Long story short, here is how it all happened. One of our developers was applying a change to production database, and a change was really simple – he needed to add one field to the table, and this field was NULL by default, and it should have taken a fraction of a second. Nevertheless, this transaction was hanging, and the lock waits started to pile up.
We immediately started to look at the sequence of lock waits, trying to figure out, what was holding what, and we found right away, that there was a COPY command for this table (because another developer was taking a database dump), and this COPY, which was running for several minutes, prevented the exclusive lock, which was required to add a column. But what surprised us, there were a couple of dozen (literally!) lock waits for shared lock, which were sitting there, not being granted, and we could not figure out, why.
So first thing we did – we killed this COPY command, and next we were going to kill this hanging implementation, but we realized, that it was already completed! The moment the COPY was killed, the lock was granted, and the column was added. We started to look at the rest of the locks, but they were all gone! So we realized, that this lock wait for an exclusive lock created this whole chain of waits.

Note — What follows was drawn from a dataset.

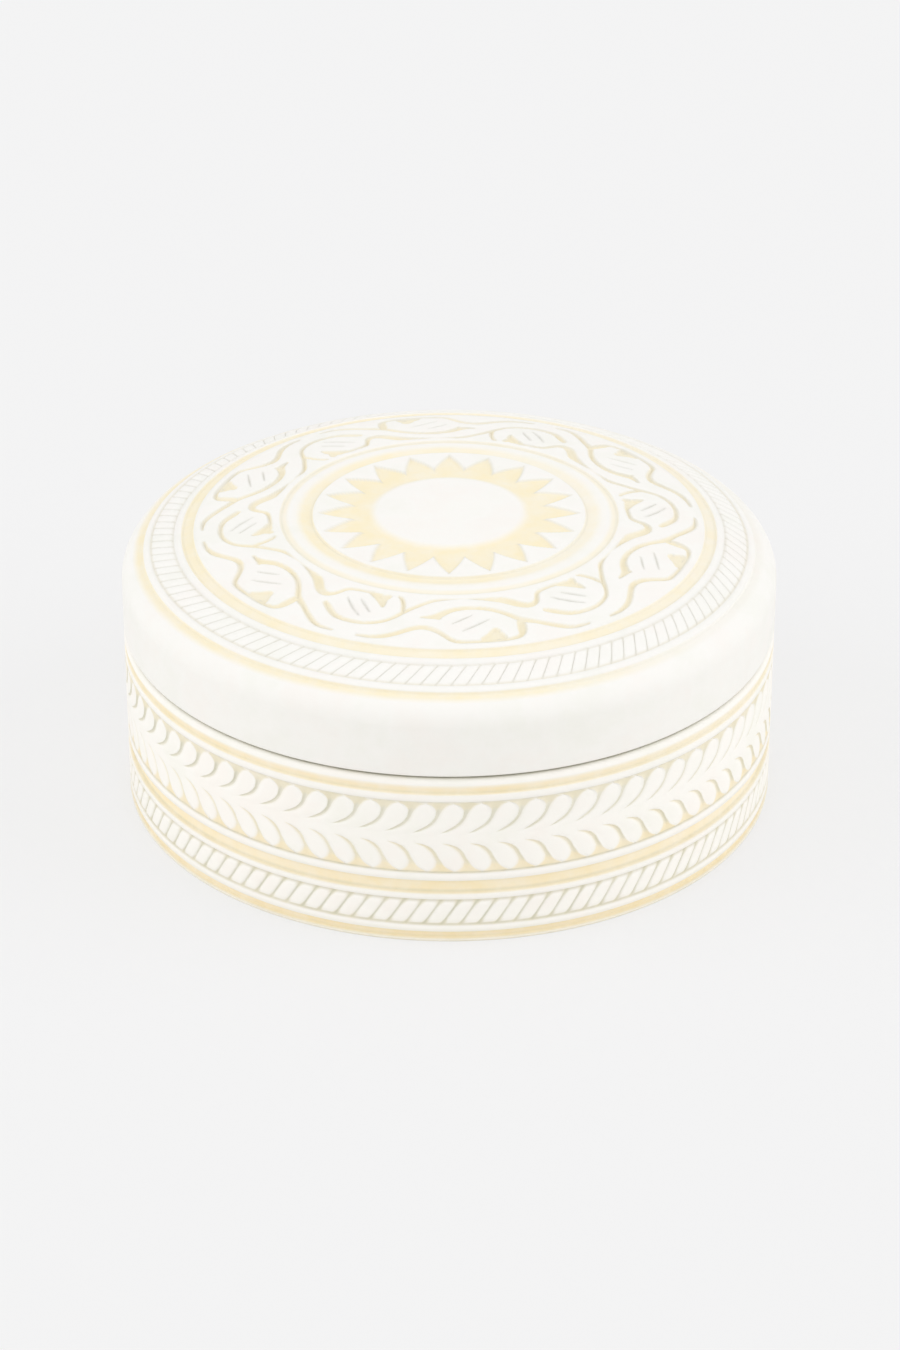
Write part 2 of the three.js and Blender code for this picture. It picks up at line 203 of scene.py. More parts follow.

I started to wonder, why these locks where not granted, when the copy was running, and realized, that the were not, because the exclusive lock wait was first in line. Then I though – why? Why Postgres could not grant all these read locks, while waiting for the COPY to finish? But … yes, that’s me, who knows that all “other” read locks will be short in duration, but how Postgres is supposed to know?! Each next shared lock request might initiate the similar long transaction. And if all these read locks will keep coming, then… the exclusive lock will never be granted! So actually, this was the only logical behavior on the Postgres side, and nothing could be better.
Do you want to know, what was my take on it? I’ve stopped taking production copies during the business hours!